Explorers in the Abyss | Anagrama, 2007


» Selected in Babelia as one of the ten books of the year in 2007

“What are you writing?” they asked Enrique Vila-Matas one afternoon. After Doctor Pasavento, the writer was living with a permanent feeling of being at a dead end; that he had reached the end of a certain route and the abyss was opening up in front of him. “I’m writing the title of a book”, he answered. The title was Exploradores del abismo. Over the next few days, a series of stories related to the suggestions of this title began to emerge. The whole book is an exploration of the abyss, and as the title itself indicates, it deals with stories featuring characters on the edge of the cliff, people on the edge of the cliff, who entetain themselves on the edge and study, investigate, analyse it.

The explorers are obviously a metaphor for the human condition.

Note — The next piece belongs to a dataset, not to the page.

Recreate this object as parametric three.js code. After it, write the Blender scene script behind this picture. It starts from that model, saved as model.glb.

They are optimists and their stories are generally those of normal people who, on seeing themsleves verging on the edge, adopt the position of expedition members and sound out the possible horizon, investigating what may lie outside of here, or beyond our limits. They are not especially modern, and they generally frown upon the existential weariness than is so fashionable. Rather, they are somewhat old-fashioned and very active people who have an uninhibited and direct relationship with the void. Sometimes this void is central to the story and at other very different times, the abyss becomes merely a pretext for writing the story.

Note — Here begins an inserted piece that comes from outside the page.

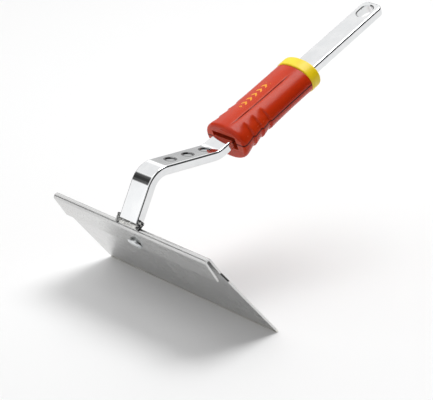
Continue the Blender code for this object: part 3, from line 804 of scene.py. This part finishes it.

In fact, the stories in this book all search to bridge the admirable abyss, that is patiently explored in all possible directions through subtly connected stories: stories crossed by the enigmatic and sinuous silhouette of a tightrope walker, whose path traces the unstable but consistent wire that, with a strange and beautiful internal coherence, draws together the stories that make up this return by Enrique Vila-Matas to short narrative. But it is also an unclassifiable book, as far removed from the conventional novel as from the typical collections – always so suspicious – of done and dusted stories. In the end we are definitely a lot less lost than at the beginning, but we are also closer to a new abyss. And we get an intuition, as Canetti would say, that the explorers no longer know how to return from the map. And we get another intuition that readers of Vila-Matas will avidly take up this dazzling book.